Reba McEntire on Her Challenging Childhood: 'I Had to Fight for Attention'

If Reba McEntire had been the oldest in her family, or an only child, she might have never been a [...]

If Reba McEntire had been the oldest in her family, or an only child, she might have never been a singer. The Oklahoma native instead was a middle child, raised in the tiny town of Chockie, who realized as a 5-year-old that singing was a way to make her stand out.

"Best attention I ever got," McEntire told the Washington Post. "I was the third of four kids. I wasn't a boy. I wasn't the youngest or the oldest. I was in the middle ... I had to fight for attention."

The daughter of Clark McEntire, a stern three-time world champion steer roper, who never told any of his children that he loved them, became her biggest advocate for her singing career, although not in the most loving way.

"Reba, why do you always want to do something you're not good at?" "McEntire recalled him asking. "[Like] barrel racing, playing basketball, all that other stuff except singing."

McEntire's mother, Jacqueline, wasn't as insistent as Clark. Still, as an aspiring singer, who gave up her own musical ambitions to raise her children, she saw an opportunity her daughter had that she never did.

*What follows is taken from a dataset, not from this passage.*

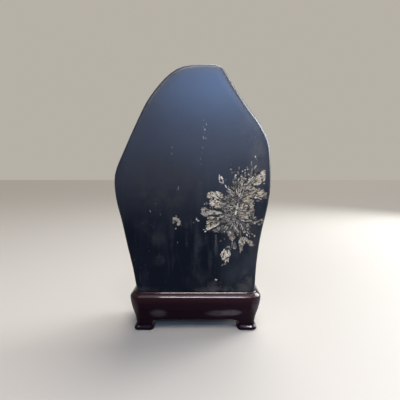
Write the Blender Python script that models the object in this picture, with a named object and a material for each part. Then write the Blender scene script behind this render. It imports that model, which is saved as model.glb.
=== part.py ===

"If you don't want to go to Nashville, we don't have to do this," McEntire recalled her mother saying. "But I'm living all my dreams through you."

McEntire did move to Music City, but success didn't come quickly, or easily. In fact, it took six albums before McEntire had her first No. 1 hit, with "Can't Even Get the Blues." Although the wait was trying for her, in hindsight it was also the very best thing that could have happened.

"I was very blessed, very lucky and very thankful," the country music icon said, referring to the delay in her success, adding that those years "molded me, they taught me."

"Slowly, the foundation grew," she continued. "If I had a first No. 1 hit after my first single, I wouldn't have known anything."

McEntire credits her work ethic and tenacity with being the biggest factor in all that she's accomplished – far more than her talent.

"There's a lot of people, a lot of girl singers, who are 10,000 times better than me," McEntire insisted. "They don't have the drive. They don't have the work ethic. They don't have the want-to, and they don't love it as much as I do. And they're not willing to sacrifice what it takes to do this."